Tannic acid etching construction of hollow heterogeneous CoSe2-FeSe2@nitrogen-doped carbon rhombic dodecahedron for high-performance sodium storage

Abstract

Metal selenides are very promising anode materials for sodium ion batteries (SIBs) due to their rich redox behaviors, low cost, high theoretical capacity, and environmentally benign. However, the poor cycle performance and rate capability greatly hinder their widespread applications. In this paper, we have proposed a tannic acid etching zeolitic imidazolate framework-67 (ZIF-67)-derived selenide strategy to construct hollow heterogeneous CoSe₂-FeSe₂@N-doped carbon rhombic dodecahedron (CoSe₂-FeSe₂@NC) as anode for high-performance SIBs.
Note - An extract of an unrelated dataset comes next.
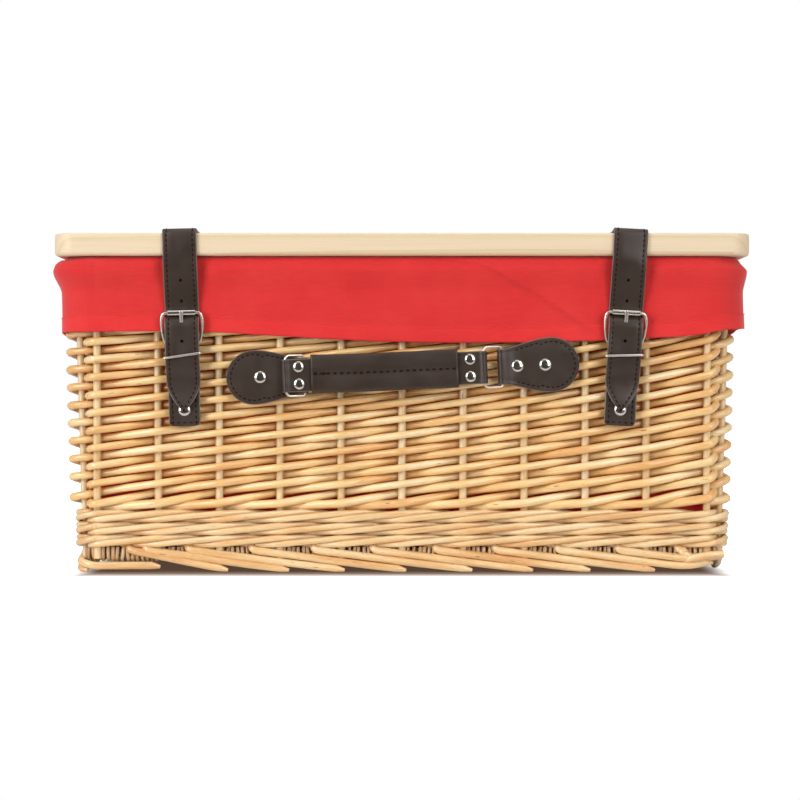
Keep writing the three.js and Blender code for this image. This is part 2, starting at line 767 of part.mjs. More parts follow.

The special microstructural characteristics with hollow rhombic dodecahedron can reduce the Na⁺/electron migration path and alleviate the volume variations during cycling. The NC can improve conductivity and reduce volume effects during cycling. What’s more, the built-in electric fields (BIEF) at the CoSe₂-FeSe₂ heterointerfaces can modulate the electronic structure and accelerate the kinetics of ionic diffusion, resulting in the improvement electrochemical properties. When applied as anodes for SIBs, the CoSe₂-FeSe₂@NC can deliver a remarkable electrochemical performance in terms of sodium storage capacity (648.5 mAh g⁻¹ at 0.2 A/g), initial coulombic efficiency (82.0 %), cycle performance (92.6 % capacity retention after 100 cycles), and rate capability of 450.6 mAh g⁻¹ after 1000 cycles at a high rate of 1 A/g. The kinetic analysis indicates that the discharging-charging process of CoSe₂-FeSe₂@NC is ascribed to both capacitive behavior and controlled diffusion.